Specifically on the statements “A” and “B” of your question:

Let’s suppose you are applying confidence interval formulas on a batch of data in order to estimate a parameter $\mu$ given “random” observations $Y$ and $Z$ (where $Y$ and $Z$ are obtained from the data). There are confidence interval formulas that allow you to approximate the probability $P[Y \leq \mu \leq Z]$. Those formulas are exact when your data satisfies certain Gaussian assumptions. So statement A just means $P[Y\leq \mu \leq Z] \approx 0.95$, while statement B means $P[Y \leq \mu \leq Z] =0.95$. Statements A and B are the same if the Gaussian assumptions hold.

Why should we be “confident” of the approximation if the Gaussian assumptions do not hold? It is because those approximations have been observed to be useful in many cases even when Gaussian assumptions fail. There is also a “central limit theorem” which mathematically shows that Gaussian approximations are good in certain cases (particularly when “independence” assumptions hold).
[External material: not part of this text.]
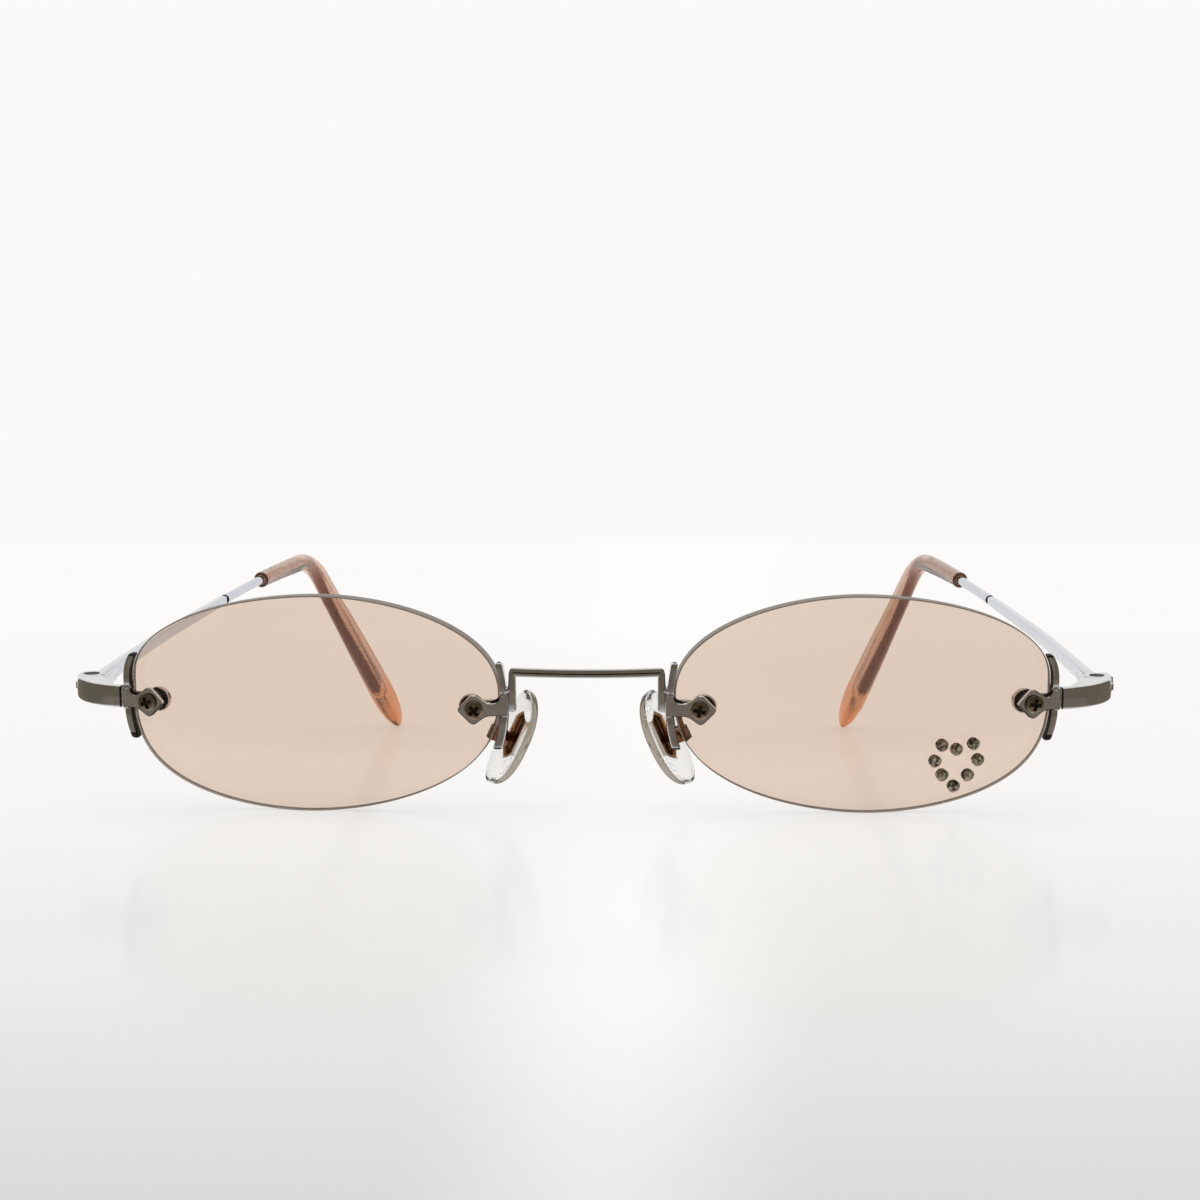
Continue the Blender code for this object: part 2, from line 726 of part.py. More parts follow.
def arm_body():
    """The wire from the back of the nasal mount down to the pad's box."""
    start = LENS_FRAME @ Vector((block_inner(NASAL) - BLOCK_WIDTH / 2, block_back(NASAL) + SEAT_GAP, SCREW_Z))
    frame = pad_frame()
    end = frame @ Vector((box_far() - ARM_RADIUS / 2, 0, -ARM_RADIUS))
    above = frame @ Vector((box_far() - ARM_RADIUS / 2, 0, 0.0017))
    points = [start, start + Vector((0.0001, 0.0016, 0.0002)), (start + above) / 2 + Vector((0.0004, 0.0013, 0.0009)),
              above, end]
    return wire(smooth_path(points, 4), ARM_RADIUS, Vector((1, 0, 0)))


# Endpieces and hinges

def endpiece_start():
    """Where the endpiece's outer face meets the brace."""
    start = block_place(TEMPORAL, ENDPIECE_Z, -BRACE_LIP)
    start += SEAT_GAP * (LENS_FRAME.to_3x3() @ Vector((1, 0, 0)))
    start.z = ENDPIECE_Z
    return start


def endpiece_centre():
    """The middle of the endpiece's curve, seen from above."""
    start = endpiece_start()
    toward = Vector((-math.sin(ENDPIECE_START), math.cos(ENDPIECE_START), 0))
    return start + ENDPIECE_RADIUS * toward


def on_endpiece(angle, radius):
    return endpiece_centre() + radius * Vector((math.sin(angle), -math.cos(angle), 0))


def hinge_frame():
    """Frame on the hinge screw: X outwards, Y back along the temple, Z up."""
    axis = on_endpiece(ENDPIECE_END, ENDPIECE_RADIUS - BARREL_RADIUS)
    return Matrix.Translation(axis) @ Matrix.Rotation(TEMPLE_LEANS[0][1], 4, "Z")


def upright(bm):
    """Stands a shape turned about Y on end, so that its Y points down."""
    bmesh.ops.rotate(bm, cent=(0, 0, 0), matrix=Matrix.Rotation(math.radians(-90), 3, "X"), verts=bm.verts)
    return bm


def make_endpiece(side_name, parent, finish):
    side = SIDES[side_name]
    steps = 10
    rings = []
    middle = ENDPIECE_RADIUS - ENDPIECE_THICKNESS / 2
    for k in range(steps + 1):
        angle = ENDPIECE_START + (ENDPIECE_END - ENDPIECE_START) * k / steps
        outward = Vector((math.sin(angle), -math.cos(angle), 0))
        station = (on_endpiece(angle, middle), outward, Vector((0, 0, 1)))
        rings.append(section(station, ENDPIECE_THICKNESS / 2, ENDPIECE_HEIGHT / 2, BAR_CORNER))
    # The near end is cut to lie along the brace's side.
    side_way = LENS_FRAME.to_3x3() @ Vector((1, 0, 0))
    along = Vector((math.cos(ENDPIECE_START), math.sin(ENDPIECE_START), 0))
    rings[0] = [p - along * ((p - endpiece_start()).dot(side_way) / along.dot(side_way)) for p in rings[0]]
    name = f"{side_name}_endpiece"
    endpiece = place(name, loft(rings), Matrix.Identity(4), side, finish, parent)
    frame = hinge_frame()
    tall = ENDPIECE_HEIGHT / 2
    barrel = upright(turned([(BARREL_RADIUS, -tall), (BARREL_RADIUS, tall)], 20))
    combine(endpiece, helper(f"{side_name}_barrel", barrel, frame, side, parent), "UNION")
    butt = box((0, -0.0010, -tall), (BARREL_RADIUS, BUTT_LENGTH, tall))
    combine(endpiece, helper(f"{side_name}_butt", butt, frame, side, parent), "UNION")

    slot = TONGUE_THICKNESS / 2 + BORE_GAP
    reach = TONGUE_RADIUS + 2 * BORE_GAP
    room = box((-0.004, -reach, -slot), (0.004, 0.004, slot))
    combine(endpiece, helper(f"{side_name}_hinge_slot", room, frame, side, parent), "DIFFERENCE")
    bore = HINGE_SHANK_RADIUS + BORE_GAP
    sunk = HINGE_HEAD_HEIGHT + SEAT_GAP
    seat = HINGE_HEAD_RADIUS + BORE_GAP
    drill = upright(turned([(seat, -2 * tall), (seat, -tall + sunk), (bore, -tall + sunk), (bore, 2 * tall)]))
    combine(endpiece, helper(f"{side_name}_hinge_drill", drill, frame, side, parent), "DIFFERENCE")

    screw = place(
        f"{side_name}_hinge_screw",
        upright(turned([
            (HINGE_HEAD_RADIUS, -tall), (HINGE_HEAD_RADIUS, -tall + HINGE_HEAD_HEIGHT),
            (HINGE_SHANK_RADIUS, -tall + HINGE_HEAD_HEIGHT), (HINGE_SHANK_RADIUS, tall),
        ])),
        frame, side, finish, parent,
    )
    half = HINGE_SLOT_WIDTH / 2
    groove = box((-0.002, -half, tall - HINGE_HEAD_HEIGHT / 2), (0.002, half, 2 * tall))
    combine(screw, helper(f"{side_name}_screw_slot", groove, frame, side, parent), "DIFFERENCE")


def make_hinge_leaf(side_name, pivot, finish):
    """The plate on the temple's inner side, and its tongue in the endpiece's slot."""
    side = SIDES[side_name]
    frame = hinge_frame()
    face = BAR_OFFSET - BAR_FRONT[0] / 2 - SEAT_GAP
    start = BUTT_LENGTH + SEAT_GAP
    half = TONGUE_THICKNESS / 2
    low, high = -BAR_SINK - LEAF_HEIGHT / 2, -BAR_SINK + LEAF_HEIGHT / 2
    plate = box((face - LEAF_THICKNESS, start, low), (face, start + LEAF_LENGTH, high))
    for vertex in plate.verts:
        # The plate climbs with the bar.
        vertex.co.z += (vertex.co.y - start) * math.tan(TEMPLE_RISE)
    leaf = place(f"{side_name}_temple_hinge_leaf", plate, frame, side, finish, pivot)
    first, turns = math.asin(-face / TONGUE_RADIUS), 12
    outline = [(face, start + LEAF_THICKNESS), (face - LEAF_THICKNESS, start + LEAF_THICKNESS)]
    begin = math.pi / 2 + math.asin((LEAF_THICKNESS - face) / TONGUE_RADIUS)
    finish_angle = 2 * math.pi + math.pi / 2 + first
    for k in range(turns + 1):
        angle = begin + (finish_angle - begin) * k / turns
        # Flattened where it faces the end of the temple's bar.
        outline.append((TONGUE_RADIUS * math.cos(angle), min(BUTT_LENGTH, TONGUE_RADIUS * math.sin(angle))))
    tongue = prism(outline, -half, half, along_z)
    combine(leaf, helper(f"{side_name}_tongue", tongue, frame, side, pivot), "UNION")
    bore = HINGE_SHANK_RADIUS + BORE_GAP
    drill = upright(turned([(bore, -0.003), (bore, 0.003)]))
    combine(leaf, helper(f"{side_name}_tongue_drill", drill, frame, side, pivot), "DIFFERENCE")


# Temples

BEND_LENGTH = BEND_RADIUS * (BOW_PITCH + TEMPLE_DROP)
TEMPLE_LENGTH = BEND_START + BEND_LENGTH + DROP_LENGTH


def temple_angles(distance):
    """(lean, pitch) of the temple's line, this far from the bar's front end."""
    places, leans = zip(*TEMPLE_LEANS)
    lean = float(np.interp(distance, places, leans))
    turns = (BAR_LENGTH, BEND_START, BEND_START + BEND_LENGTH)
    return lean, float(np.interp(distance, turns, (TEMPLE_RISE, BOW_PITCH, -TEMPLE_DROP)))


def temple_points(distances):
    """Points of the temple's line at these distances, walked in short steps."""
    stride = 0.0005
    frame = hinge_frame()
    point = frame @ Vector((BAR_OFFSET, BUTT_LENGTH + SEAT_GAP, -BAR_SINK))
    found, walked = [], 0.0
    for distance in distances:
        while walked < distance:
            step = min(stride, distance - walked)
            lean, pitch = temple_angles(walked + step / 2)
            point = point + step * Vector((
                -math.sin(lean) * math.cos(pitch), math.cos(lean) * math.cos(pitch), math.sin(pitch),
            ))
            walked += step
        found.append(point.copy())
    return found


def stations(start, end, longest):
    """Distances along the temple from start to end, closer together round the bend."""
    marks = {start, end}
    for a, b, step in (
        (0, STRAIGHT_LENGTH, STRAIGHT_LENGTH),
        (STRAIGHT_LENGTH, BEND_START, longest),
        (BEND_START, BEND_START + BEND_LENGTH, BEND_LENGTH / 6),
        (BEND_START + BEND_LENGTH, TEMPLE_LENGTH, longest),
    ):
        count = max(1, round((b - a) / step))
        marks |= {a + (b - a) * k / count for k in range(count + 1)}
    kept = sorted(m for m in marks if start <= m <= end)
    return [m for i, m in enumerate(kept) if i == 0 or m - kept[i - 1] > 1e-6]


def temple_section(distance):
    """(half thickness, half height, corner) of the temple, this far from the bar's front end."""
    if distance <= BAR_LENGTH:
        thick, high = (float(np.interp(distance, (0, BAR_LENGTH), pair)) for pair in zip(BAR_FRONT, BAR_REAR))
        return thick / 2, high / 2, BAR_CORNER
    in_groove = distance < BAR_LENGTH + GROOVE_LENGTH - GROOVE_SLOPE / 2
    return (GROOVE_RADIUS if in_groove else WIRE_RADIUS,) * 3


def make_temple(side_name, pivot, finish):
    """The tapered bar, the groove behind it and the round wire that the sleeve is pushed on."""
    groove = [BAR_LENGTH, BAR_LENGTH + GROOVE_SLOPE, BAR_LENGTH + GROOVE_LENGTH - GROOVE_SLOPE,
              BAR_LENGTH + GROOVE_LENGTH]
    distances = stations(0, TEMPLE_LENGTH - BLADE_LENGTH, 0.012)
    distances = [d for d in distances if abs(d - BAR_LENGTH) > 2 * GROOVE_LENGTH]
    distances = sorted([*distances, *groove])
    stops = frames_along(temple_points(distances), Vector((1, 0, 0)))
    rings = [section(stop, *temple_section(distance)) for distance, stop in zip(distances, stops)]
    place(f"{side_name}_temple", loft(rings), Matrix.Identity(4), SIDES[side_name], finish, pivot)


def tip_size(distance):
    """(half thickness, half height, corner) of the sleeve, this far from the bar's front end."""
    places, thicks, highs = zip(*TIP_SIZES)
    past = max(0.0, distance - (TEMPLE_LENGTH - BLADE_LENGTH)) / BLADE_LENGTH
    round_off = math.sqrt(1 - past * past)
    thick = float(np.interp(distance, places, thicks)) * round_off
    high = float(np.interp(distance, places, highs)) * round_off
    return thick, high, min(thick, high) * 0.999


def make_tip(side_name, pivot, finish):
    """The sleeve: its outer skin, and the bore that the wire sits in, open at the mouth."""
    outer_at = stations(MOUTH_AT, TEMPLE_LENGTH, 0.008)
    blade = TEMPLE_LENGTH - BLADE_LENGTH
    outer_at = [d for d in outer_at if d < blade]
    outer_at += [blade + BLADE_LENGTH * share for share in (0, 0.35, 0.6, 0.8, 0.92, 0.98)]
    bore_end = blade + SEAT_GAP
    bore_at = [d for d in outer_at if d < blade - 0.001] + [bore_end]
    outer_frames = frames_along(temple_points(outer_at), Vector((1, 0, 0)))
    bore_frames = frames_along(temple_points(bore_at), Vector((1, 0, 0)))
    outer = [section(f, *tip_size(d)) for d, f in zip(outer_at, outer_frames)]
    bore = WIRE_RADIUS + BORE_GAP
    inner = [section(f, bore, bore, bore) for f in bore_frames]
    body = loft(list(reversed(inner)) + outer)
    place(f"{side_name}_temple_tip", body, Matrix.Identity(4), SIDES[side_name], finish, pivot)


# Assembly

def points_of(words):
    """The corners of the pieces whose names hold one of the words, in the frame of the glasses."""
    found = []
    for obj in bpy.data.objects:
        if obj.type == "MESH" and not obj.hide_render and any(word in obj.name for word in words):
            frame = placed_at(obj.parent) @ obj.matrix_basis
            found += [frame @ vertex.co for vertex in obj.data.vertices]
    return found


def settle(rest):
    """Tips the glasses back until lenses and temple tips touch the ground, and centres them over the origin."""
    lenses, tips = points_of(["_lens"]), points_of(["_temple_tip"])
    low, high = 0.0, math.radians(30)
    for _ in range(40):
        tilt = (low + high) / 2
        turn = Matrix.Rotation(tilt, 3, "X")
        if min((turn @ p).z for p in tips) < min((turn @ p).z for p in lenses):
            low = tilt
        else:
            high = tilt
    turn = Matrix.Rotation(tilt, 3, "X")
    turned_points = [turn @ p for p in points_of([""])]
    floor = min(p.z for p in turned_points)
    front, back = min(p.y for p in turned_points), max(p.y for p in turned_points)
    rest.matrix_basis = Matrix.Translation((0, -(front + back) / 2, -floor)) @ turn.to_4x4()


def build():
    for obj in list(bpy.data.objects):
        bpy.data.objects.remove(obj)
    finishes = make_materials()
    rest = empty("rest_pose")
    for side_name, side in SIDES.items():
        lens = make_lens(side_name, rest, finishes["lens"])
        if side_name == "left":
            make_stones(lens, rest, finishes["stone"])
        for end, word in ((TEMPORAL, "temporal"), (NASAL, "nasal")):
            make_mount(side_name, end, word, rest, finishes["metal"])
            make_lens_screw(side_name, end, word, rest, finishes)
        pad_at, hinge_at = pad_frame(), hinge_frame()
        if side < 0:
            pad_at, hinge_at = MIRROR @ pad_at @ MIRROR, MIRROR @ hinge_at @ MIRROR
        pad_pivot = empty(f"{side_name}_pad_pivot", pad_at, rest)
        make_pad(side_name, rest, pad_pivot, finishes)
        make_endpiece(side_name, rest, finishes["metal"])
        temple_pivot = empty(f"{side_name}_temple_pivot", hinge_at, rest)
        make_hinge_leaf(side_name, temple_pivot, finishes["metal"])
        make_temple(side_name, temple_pivot, finishes["metal"])
        make_tip(side_name, temple_pivot, finishes["tip"])
    make_bridge(rest, finishes["metal"])
    settle(rest)


build()
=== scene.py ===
"""The looks of the rimless oval sunglasses: finer pieces over the solids, their materials, and a pale studio.

Each piece is drawn for the wearer's left side, in the frame of the glasses: +X to the wearer's left, +Y back
along the temples, +Z up. It is then tipped into the row's frame, in which the glasses stand on their lenses and
temple tips.
"""

import math

import bmesh
import bpy
import numpy as np
from mathutils import Matrix, Vector


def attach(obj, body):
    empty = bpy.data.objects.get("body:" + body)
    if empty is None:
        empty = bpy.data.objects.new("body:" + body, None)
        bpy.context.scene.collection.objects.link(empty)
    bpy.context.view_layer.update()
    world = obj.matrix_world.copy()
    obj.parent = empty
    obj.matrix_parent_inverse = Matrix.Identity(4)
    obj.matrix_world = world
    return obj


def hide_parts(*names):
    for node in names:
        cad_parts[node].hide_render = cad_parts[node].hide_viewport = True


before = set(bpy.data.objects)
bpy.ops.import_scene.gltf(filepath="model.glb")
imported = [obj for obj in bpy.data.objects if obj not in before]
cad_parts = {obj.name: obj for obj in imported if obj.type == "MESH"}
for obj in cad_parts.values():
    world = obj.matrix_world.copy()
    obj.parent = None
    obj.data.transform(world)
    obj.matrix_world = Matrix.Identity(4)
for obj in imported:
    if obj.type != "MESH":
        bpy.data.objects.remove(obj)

# All sizes are in metres and all angles in radians.

SIDES = {"left": 1, "right": -1}
TEMPORAL, NASAL = 1, -1
ACROSS, BACK, UP = (Vector(way) for way in ((1, 0, 0), (0, 1, 0), (0, 0, 1)))
MIRROR = Matrix.Scale(-1, 4, ACROSS)
GLASSES = Matrix.Identity(4)

# How the glasses stand
REST_TILT = math.radians(8.038847)
REST_SHIFT = Vector((0, -0.073322, 0.012936))
REST = Matrix.Translation(REST_SHIFT) @ Matrix.Rotation(REST_TILT, 4, "X")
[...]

Note that both statements A and B are different from the conditional probability statement $P[9.4 \leq \mu \leq 11.2 | Y=9.4, Z=11.2]=0.95$. It is impossible to compute this conditional probability without knowing an a-priori probability distribution for the unknown parameter $\mu$. Some people get statement A mixed up with this conditional probability statement, and that is what your book is likely reminding you not to do. If you do not know what conditional probability is, then don’t worry: You are not in danger of mixing things up!